The best example of this is, of course, loyalty programs in all of their forms. You get the rich to pay more for stuff but from the same company and they get rewards. In the case of airlines it is priority boarding, more frequent upgrades, a better place to wait for planes with ‘free’ lattes (go on, calculate that cost why don’t you), etc. The rich like the status and don’t think too hard about the cost.

Charity functions work the same way. Call something a contribution to charity and you can ‘sell’ it for 10 times the amount. Make it social and the returns are even greater.

The problem with the flood levy is anything that you can think of looks sort of bad. The rich get something cool, overpay for it, all in the name of helping out those who have lost stuff. Charity somehow gets around the contribution but on this scale the whole notion of a ‘flood levy’ is an issue.

So where can we raise $1.8 billion; basically getting 180,000 people to cough up $10,000 each. Well, for instance, there are currently 200,000 people on the Melbourne Cricket Club waiting list. It currently has 100,000 members. Can you see where I am going here?

Take all of the capital city cricket clubs and impose a tax on membership. It is an exclusive club for a national past-time. The members earn a surplus from being members to that exclusive club. Getting membership is like getting a mining license.

So the law would be — and I have no idea if it is constitutional — if you want to be able to be a member of any of these clubs you need to first earn yourself eligibility by being a frequent contributor to the Australian public good. If you engage in real charity work, that can qualify you. Otherwise, by contributing to a fund — say the Flood Reconstruction Fund — you can qualify; say, a contribution of $10,000 over five years. You get a card and recognition. And that is a requirement for being considered as a member of these exclusive clubs.

Fiscal problem solved. No new tax needed.
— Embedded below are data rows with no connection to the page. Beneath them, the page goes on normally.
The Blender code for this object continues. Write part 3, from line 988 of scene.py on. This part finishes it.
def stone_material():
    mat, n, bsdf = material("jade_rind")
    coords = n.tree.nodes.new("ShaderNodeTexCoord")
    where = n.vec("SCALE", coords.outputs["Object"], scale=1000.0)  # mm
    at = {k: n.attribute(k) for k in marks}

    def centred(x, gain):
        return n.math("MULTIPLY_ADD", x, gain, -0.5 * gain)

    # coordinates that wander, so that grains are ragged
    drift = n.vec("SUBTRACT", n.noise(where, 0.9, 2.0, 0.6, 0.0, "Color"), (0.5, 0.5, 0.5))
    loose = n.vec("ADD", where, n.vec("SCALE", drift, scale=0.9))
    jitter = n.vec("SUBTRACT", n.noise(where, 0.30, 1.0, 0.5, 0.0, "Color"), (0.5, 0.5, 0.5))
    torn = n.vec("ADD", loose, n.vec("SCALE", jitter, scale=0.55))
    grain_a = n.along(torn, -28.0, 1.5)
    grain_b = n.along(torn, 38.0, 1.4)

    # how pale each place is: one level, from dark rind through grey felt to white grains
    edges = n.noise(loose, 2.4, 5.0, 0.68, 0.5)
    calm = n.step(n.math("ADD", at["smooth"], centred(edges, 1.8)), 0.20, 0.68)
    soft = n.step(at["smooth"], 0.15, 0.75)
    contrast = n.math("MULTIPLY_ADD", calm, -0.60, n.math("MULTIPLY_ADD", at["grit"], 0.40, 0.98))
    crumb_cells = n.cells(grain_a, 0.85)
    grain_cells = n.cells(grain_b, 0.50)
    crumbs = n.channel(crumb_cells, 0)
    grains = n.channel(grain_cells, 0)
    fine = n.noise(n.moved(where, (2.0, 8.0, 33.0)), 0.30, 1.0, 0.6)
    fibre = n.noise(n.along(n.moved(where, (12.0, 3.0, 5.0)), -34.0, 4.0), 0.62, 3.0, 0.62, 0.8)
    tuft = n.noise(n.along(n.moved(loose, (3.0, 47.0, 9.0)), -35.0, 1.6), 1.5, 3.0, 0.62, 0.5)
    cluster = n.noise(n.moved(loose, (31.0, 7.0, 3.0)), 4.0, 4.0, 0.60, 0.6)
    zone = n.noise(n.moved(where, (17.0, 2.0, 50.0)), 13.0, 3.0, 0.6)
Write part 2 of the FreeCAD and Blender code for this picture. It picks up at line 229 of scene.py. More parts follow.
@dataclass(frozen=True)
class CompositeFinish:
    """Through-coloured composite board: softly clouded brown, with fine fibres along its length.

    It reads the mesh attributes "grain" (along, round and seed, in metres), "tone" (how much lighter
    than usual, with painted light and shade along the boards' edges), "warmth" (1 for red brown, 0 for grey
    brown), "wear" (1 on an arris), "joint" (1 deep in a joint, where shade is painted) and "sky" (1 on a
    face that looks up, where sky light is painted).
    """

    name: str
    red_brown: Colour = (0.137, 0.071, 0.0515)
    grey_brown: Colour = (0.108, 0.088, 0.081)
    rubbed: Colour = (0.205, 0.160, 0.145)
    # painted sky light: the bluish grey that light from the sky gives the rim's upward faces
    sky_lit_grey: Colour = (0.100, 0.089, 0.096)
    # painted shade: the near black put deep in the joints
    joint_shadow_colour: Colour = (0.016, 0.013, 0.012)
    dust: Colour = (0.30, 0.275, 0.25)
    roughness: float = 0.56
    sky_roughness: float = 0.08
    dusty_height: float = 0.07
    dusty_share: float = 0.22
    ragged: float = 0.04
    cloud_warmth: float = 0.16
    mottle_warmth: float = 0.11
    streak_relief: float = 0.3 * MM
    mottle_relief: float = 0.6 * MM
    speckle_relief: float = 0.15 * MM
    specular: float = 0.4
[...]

You’re welcome.

4 Responses to "Making the rich feel better"
  1. “governments might have an easier time in taxing the rich — something the pretty much always needs to be done as that is where the money is”

    A common mistake.  Given the shape of the income distribution the big money is in the middle classes – ie around the median voter.  By all means soak the rich on other grounds, but don’t think it’s going to raise all that much revenue – there ain’t enough of ’em.

    The US is a partial exception to this, because of the extreme concentration of wealth there.

  2. It’s also a mistake to assume all MCC members are rich.  I’m sure you’d find many wealthier members at exclusive golf clubs around the country (with membership costs far exceeding anything charged by the MCC).  The MCC is exclusive because of the waiting time and not the membership fee (which is one of the wonderful things about it) – a qualifier of $10,000 in contributions over 10 years would make it an exclusive club for the more wealthy – better to add a tax to the corporate boxes made available at these games …

  3. “Given the shape of the income distribution the big money is in the middle classes”

    I guess it depends how you define “the middle classes”.

    I’m taking middle class as incomes roughly $30K to $80K based on the Australia Institute’s paper “The State of the Australian Middle Class” from October 2007. (No personal preference, it’s just the first one I could find on google which quoted figures).

    From the latest stats I could find on the ATO’s website (Taxation statistics 2007-08, Table 14, Part A), roughly 3% of all personal income tax collected was paid by those with taxable incomes under $30K, 43% by those between $30K and $80K, and 54% by those on over $80K.

    So yeah, there’s over 40% of the tax paid by “the middle class”.

    But there’s even more paid by the group above them (presumably “the upper class”).

    And that’s also concentrated mostly at the higher end – around 11% from $80K to $100K, 24% between $100K and $250K, and 19% on $250K or higher.

    So those declaring incomes of $100K or higher pay more tax in total than “the middle class”, despite there being far less of them. Which makes them a pretty easy target.